After the earthquake, I think that for most people in the Fukushima area it quickly became apparent that the information that was coming out of the Government and TEPCO was, to put it mildly, incorrect. The idea that everything was safe, which was what they started with saying, quickly turned into a myth. People lost their belief in the objectivity of data and information coming from those channels.
I serve a function for my community, and I speak to many of the members of my neighbourhood very regularly. The general feeling after the meltdown was that people were scared. We knew that the plant had exploded and radioactive materials were in the atmosphere. Some people decided to evacuate. Some decided to stay. However, no one really knew what the situation was really like.
Access to data and information that can be compared to other sources enables people to make their own decisions. You can present them to people and say ‘these are just numbers. I will not tell you what to think about them. You can choose if you think that it’s safe or not for your life – if it’s safe to play outside, go into the mountains, or fish in the rivers.’

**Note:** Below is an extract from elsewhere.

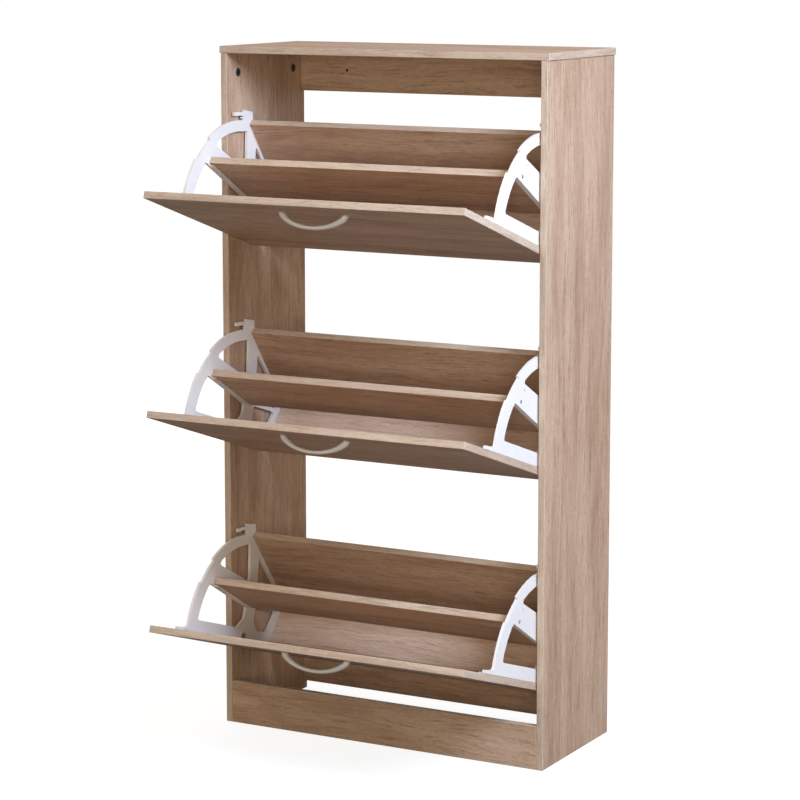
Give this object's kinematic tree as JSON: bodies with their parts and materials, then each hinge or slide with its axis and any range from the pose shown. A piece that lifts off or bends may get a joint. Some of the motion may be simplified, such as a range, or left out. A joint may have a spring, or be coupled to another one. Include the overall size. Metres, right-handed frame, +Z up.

As a religious person, I believe that this is our destiny. It’s our own opportunity to choose a better way to live. And in the end, this is a decision that we must make by ourselves.
As a gadget guy, I believe that we need to continue measuring on a daily basis. The data we generate that way can be used to society’s benefit.
As a parent, I will use this data, radiation measurements, and the idea about open access to data and information to educate my son so he will be able to decide his own destiny and help people in the community that he chooses to live in.